Abstract

Pinch point singularities, associated with flat band magnetic excitations, are tell-tale signatures of Coulomb spin liquids. While their properties in the presence of quantum fluctuations have been widely studied, the fate of the complementary non-analytic features -- shaped as half-moons and stars -- arising from adjacent shallow dispersive bands has remained unexplored. Here, we address this question for the spin $S=1/2$ Heisenberg antiferromagnet on the kagome lattice with second and third neighbor couplings, which allows one to tune the classical ground state from flat bands to being governed by shallow dispersive bands for intermediate coupling strengths.
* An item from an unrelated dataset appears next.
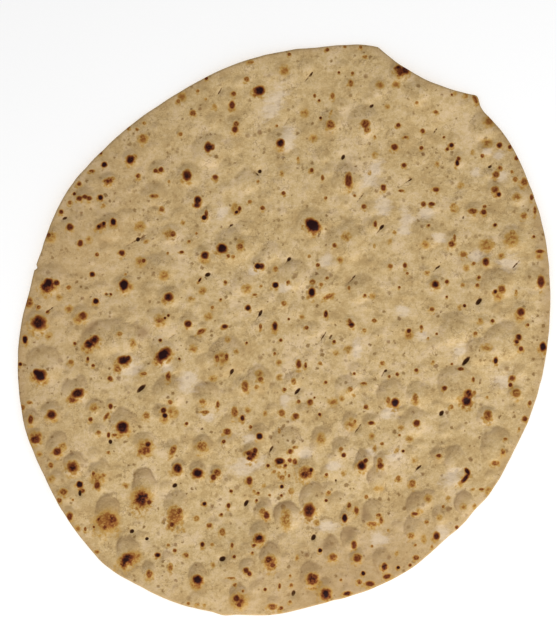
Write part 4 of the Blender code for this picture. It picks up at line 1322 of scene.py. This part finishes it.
def flour_group(name):
    """Group of dusty flour, thick on its patches and thin elsewhere."""
    inputs = (("Place", VECTOR, None), ("Patch", NUMBER, 0.0), ("Amount", NUMBER, 0.5))
    graph, entry, leave = new_group(name, inputs, "Dust", NUMBER)
    turned = {0: entry["Place"], "Rotation": (0.0, 0.0, SWEEP_TURN), "Scale": SWEEP_SCALE}
    swept = graph.add("ShaderNodeMapping", turned)[0]
    streaks = graph.product(graph.noise(swept, 4.5, 3.0, 0.6), 1.8)
    fine = graph.product(graph.noise(entry["Place"], 1.4, 2.0, 0.6), 0.5)
    dust = graph.fade(graph.total(entry["Patch"], streaks, fine), 1.34, 2.1)
    graph.feed(leave, graph.product(dust, entry["Amount"]))
    return graph.tree


def tone_group(name):
    """Group of the crust's plain colour, uneven in broad patches and in small ones."""
    inputs = [("Place", VECTOR, None)]
    inputs += [(colour, COLOUR, None) for colour in ("Pale", "Middle", "Deep")]
    graph, entry, leave = new_group(name, inputs, "Colour", COLOUR)
    levels = []
    for size, detail, roughness, share in TONE_LUMPS:
        levels.append(graph.product(graph.noise(entry["Place"], size, detail, roughness), share))
    level = graph.total(*levels)
    colour = graph.mix(graph.fade(level, 0.91, 1.21), entry["Deep"], entry["Middle"])
    colour = graph.mix(graph.fade(level, 1.11, 1.41), colour, entry["Pale"])
    graph.feed(leave, colour)
    return graph.tree


def crease_shade_group(name):
    """Group of thin broken lines of painted shade in the skin's creases, bunched in places."""
    graph, entry, leave = new_group(name, (("Place", VECTOR, None),), "Crease", NUMBER)
    folds = graph.noise(entry["Place"], 7.0, 3.0, 0.55)
    away = graph.math("ABSOLUTE", graph.math("SUBTRACT", folds, 0.5))
    bunch = graph.fade(graph.noise(entry["Place"], 11.0), 0.44, 0.6)
    graph.feed(leave, graph.product(graph.fade(away, 0.026, 0.0), bunch))
    return graph.tree


def burn_group(name):
    """Group that lays the colours of burning over a crust colour."""
    inputs = [("Burn", NUMBER, 0.0), ("Crust", COLOUR, None)]
    inputs += [(step, COLOUR, None) for step, _, _, _ in BURN_STEPS]
    graph, entry, leave = new_group(name, inputs, "Colour", COLOUR)
    colour = entry["Crust"]
    for step, _, low, high in BURN_STEPS:
        colour = graph.mix(graph.fade(entry["Burn"], low, high), colour, entry[step])
    graph.feed(leave, colour)
    return graph.tree


def grain_group(name):
    """Group of the crust's fine relief, as a height in mm."""
    inputs = (("Place", VECTOR, None), ("Coarse", NUMBER, 0.3), ("Fine", NUMBER, 0.1))
    graph, entry, leave = new_group(name, inputs, "Height", NUMBER)
    coarse = graph.product(graph.noise(entry["Place"], 4.5, 3.0, 0.55), entry["Coarse"])
    fine = graph.product(graph.noise(entry["Place"], 1.0, 3.0, 0.6), entry["Fine"])
    graph.feed(leave, graph.total(coarse, fine))
    return graph.tree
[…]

Employing the complementary strengths of variational Monte Carlo, pseudo-fermion functional renormalization group, and density-matrix renormalization group, we establish the quantum phase diagram. The U(1) Dirac spin liquid ground state of the nearest-neighbor antiferromagnet remains remarkably robust till intermediate coupling strengths when it transitions into a pinwheel valence bond crystal displaying signatures of half-moons in its structure factor. Our work thus identifies a microscopic setting that realizes one of the proximate orders of the Dirac spin liquid identified in a recent work [Song, Wang, Vishwanath, He, Nat. Commun. 10, 4254 (2019)]. For larger couplings, we obtain a collinear magnetically ordered ground state characterized by star-like patterns.